Meet the member – Richard Hurst
Richard Hurst's career began when he joined the merchant navy as a marine engineer in 1966 at the age of 16. He undertook a five and a half year apprenticeship that included six months’ experience within the company’s own workshops and with the ship repair shore-based staff. He attained a First-Class Certificate of Competency and was appointed a second engineer officer at the age of 26.
“I became highly experienced in a wide range of engineering disciplines,” says Richard. “However, following an accident in which I smashed my pelvis, I could no longer carry out my role as a marine engineer.”
After leaving the merchant service Richard travelled to Nigeria, South America and the Gulf, repairing and building power stations. He worked as an installation engineer and a commissioning engineer, installing engines, pumps and pipework, resolving any issues so that the buildings could be signed off, as well as spotting any potential problems before construction began.
In 1989, Richard joined the Water Research Centre (WRc) as a test engineer, testing water fittings to see if they complied with water regulations. He was also a contract manager, overseeing the expert witness cases at the WRc, with responsibility for all testing services other than water byelaws compliance. He was also made responsible for all water byelaws-related consultancy operations.
Richard was promoted to senior account executive to maintain all previous management and contract responsibilities, in addition to undertaking a major new sales role regarding the company’s new certification scheme – Buildcert, which was introduced to expand the company’s testing role to encourage full product approval, assessment and certification, rather than regulations compliance.
“I was proud to be responsible for the commissioning of the water meter test rig built for use in the laboratory,” says Richard. “I suggested design improvements and authored the laboratory control procedures, test and calibration procedures, quality control procedures and uncertainty of measurement calculations for the test rig.”
Subsequently, he designed and built extensions to this rig to enable testing of large bore meters, and single and multi-jet meters. He was responsible for obtaining initial National Measurement Accreditation Service (NAMAS) and later UK Accreditation Service (UKAS) accreditation for these rigs and maintaining the accreditation in subsequent years.
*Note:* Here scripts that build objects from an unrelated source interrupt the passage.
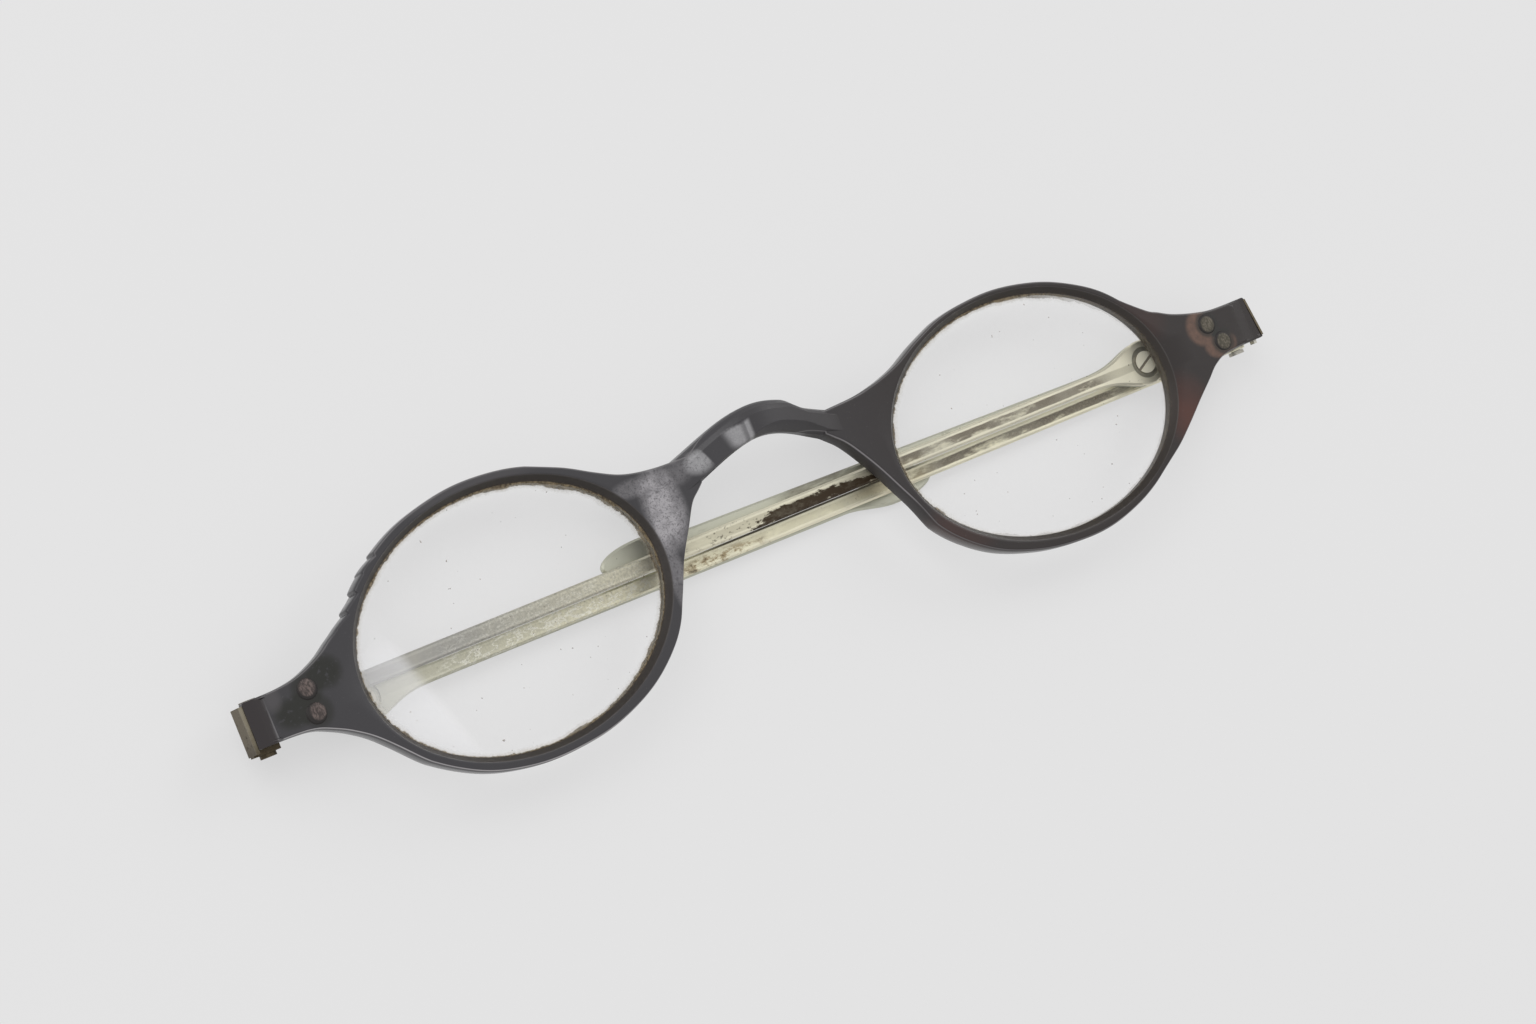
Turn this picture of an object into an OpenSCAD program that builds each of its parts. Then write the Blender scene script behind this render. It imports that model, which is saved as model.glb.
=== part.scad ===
// Turn-pin spectacles, folded, lying with the face of the front upward.
// x runs along the front, y toward the brow, z out of the face of the front.
// The origin is midway between the lenses, at the height of the lowest point.

/* [Front] */
// Length of the horn front over its two ends
front_len = 114.2; // [108:0.2:122]
// Distance between the centres of the two lens openings
lens_pitch = 59.6; // [58:0.2:62]
// Thickness of the front
front_t = 2.4; // [2.2:0.1:3]
// Half length of a lens opening at the face
eye_a = 16.4; // [15.4:0.1:16.8]
// Half height of a lens opening at the face
eye_b = 12.3; // [11:0.1:13.5]
// Mean droop of the outer ends of the two lens openings, in degrees
eye_droop = 3.75; // [2:0.25:7]
// How much more the left lens opening droops than the mean, in degrees
droop_skew = 1.75; // [0:0.25:2]
// Width of the flat face of the rim round a lens
rim_w = 0.6; // [0.5:0.05:1.2]
// Width of the sloping inner edge of the rim
bevel_w = 0.55; // [0.3:0.05:0.8]
// Depth of the sloping inner edge of the rim
bevel_d = 0.7; // [0.5:0.05:0.7]
// Spread of the outer wall of the front from its face to its back
wall_flare = 0.2; // [0.1:0.05:0.4]

/* [Ends] */
// Width of the face at each end of the front
end_w = 4; // [3.6:0.1:4.8]
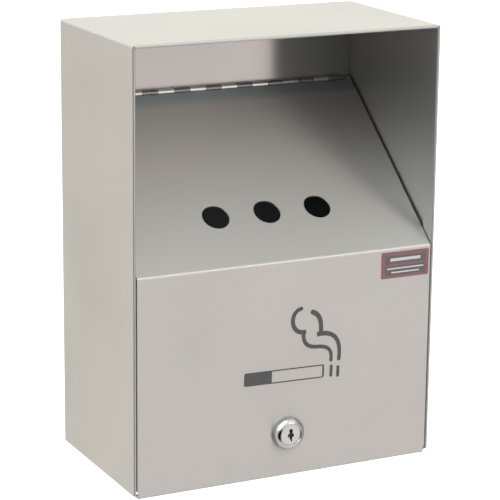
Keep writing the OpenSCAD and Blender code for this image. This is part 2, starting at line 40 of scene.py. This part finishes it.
def add_camera():
    data = bpy.data.cameras.new("camera")
    data.sensor_width = 36.0
    data.lens = LENS_MM
    camera = bpy.data.objects.new("camera", data)
    bpy.context.scene.collection.objects.link(camera)
    turn = Matrix.Rotation(math.radians(VIEW_AZIMUTH), 4, "Z")
    tilt = Matrix.Rotation(math.radians(90.0 - VIEW_ELEVATION), 4, "X")
    roll = Matrix.Rotation(math.radians(VIEW_ROLL), 4, "Z")
    camera.matrix_world = Matrix.Translation(CAMERA_PLACE) @ turn @ tilt @ roll
    bpy.context.scene.camera = camera


# ---- Shader nodes in short ----


class Nodes:
    """Adds and joins the nodes of one material or of the world."""

    def __init__(self, owner):
        owner.use_nodes = True
        self.owner = owner
        self.tree = owner.node_tree

    def add(self, kind, inputs=(), **settings):
        node = self.tree.nodes.new("ShaderNode" + kind)
        for name, value in settings.items():
            setattr(node, name, value)
        for socket, value in dict(inputs).items():
            self.feed(node.inputs[socket], value)
        return node

    def feed(self, socket, value):
        if isinstance(value, bpy.types.NodeSocket):
            self.tree.links.new(value, socket)
        else:
            socket.default_value = value

    def math(self, operation, a, b=0.0, c=0.0):
        return self.add("Math", {0: a, 1: b, 2: c}, operation=operation).outputs[0]

    def spread(self, value, low, high, to_low=0.0, to_high=1.0, smooth=False):
        """The value's run from low to high, moved to the run from to_low to to_high."""
        kind = "SMOOTHSTEP" if smooth else "LINEAR"
        inputs = {"Value": value, "From Min": low, "From Max": high, "To Min": to_low, "To Max": to_high}
        return self.add("MapRange", inputs, interpolation_type=kind).outputs[0]

    def mix(self, amount, a, b, blend="MIX"):
        node = self.add("Mix", data_type="RGBA", blend_type=blend)
        self.feed(node.inputs["Factor"], amount)
        self.feed(node.inputs[6], a)
        self.feed(node.inputs[7], b)
        return node.outputs[2]

    def place(self, scale):
        """The point on the part in millimetres, times a scale along each axis."""
        where = self.add("TexCoord").outputs["Object"]
        factor = tuple(k / MM for k in scale)
        return self.add("VectorMath", {0: where, 1: factor}, operation="MULTIPLY").outputs[0]

    def axes(self):
        """The point on the part in millimetres, as outputs named X, Y and Z."""
        return self.add("SeparateXYZ", {0: self.place((1.0, 1.0, 1.0))}).outputs

    def noise(self, scale, detail=2.0, roughness=0.5, offset=0.0):
        """Noise from 0 to 1 with this many features to the millimetre along each axis."""
        where = self.place(scale)
        if offset:
            where = self.add("VectorMath", {0: where, 1: (offset,) * 3}, operation="ADD").outputs[0]
        inputs = {"Vector": where, "Scale": 1.0, "Detail": detail, "Roughness": roughness}
        return self.add("TexNoise", inputs).outputs["Fac"]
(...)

“I was responsible for the initial ideas that lead to the initiation by the NHS of the D 08 standard for the testing and third-party certification of thermostatic mixing valves for healthcare premises,” reveals Richard. “This included initiating the project with NHS estates. I then sat on the expert panel writing the standard. I promoted the plan to manufacturers, which led to the initiation of the TMV3 scheme and its successful operation for more than 20 years.”
Richard was solely responsible for writing the laboratory test and calibration procedures, rig design, training of laboratory staff and gaining of UKAS certification at the first attempt. For some time during this period, he was also acting as the internal quality control auditor for all laboratory systems under the auspices of UKAS.
“Over 60 expert witness investigations were undertaken during my time at WRc, and in self-employment around 10 cases a year,” explains Richard. “In particular, the work on the catastrophic failure of a water sewer tunnel in the South-West was a highlight. The two tunnels of 2.5 miles in length were to have a life span of 100 years, but failed within their first two years. The technical investigation and the production of the reports was led by myself, and the resultant recovery of the majority of the costs was due to the report’s technical quality and apportionment of the cause of failure. The settlement was negotiated in favour of our client without the need for a court case.”
Going it alone
In 2003, Richard set up his own water industry specialist consultancy, which operates in many areas of water engineering consultancy, including system design; with regard to water and building regulatory issues. His consultancy is also regularly employed in engineering cases requiring expert evidence.
“RAH Consultancy has advised major engineering and construction firms on their water system design and installation within multi-storey domestic accommodation, scientific laboratories and other major sites,” explains Richard. “We have also designed and overseen the construction of domestic hot and cold water systems.”
RAH Consultancy has been directly involved in the design and costing of major water system development in areas such as system failure, leakage from water mains, design and service investigation.
Richard is a Fellow of the Chartered Institute of Plumbing and Heating Engineering and has also recently become a Registered Plumber.
“This qualification allows me to operate as an approved contractor within the meaning of the Water Supply (Water Fittings) Regulations 1999,” explains Richard. “I can therefore sign off plumbing systems on works carried out by or under my direction as being compliant with the water regulations. I have long been an Incorporated Engineer and am now actively applying for promotion to chartered status under the auspices of the Chartered Institute of Plumbing and Heating Engineering (CIPHE).”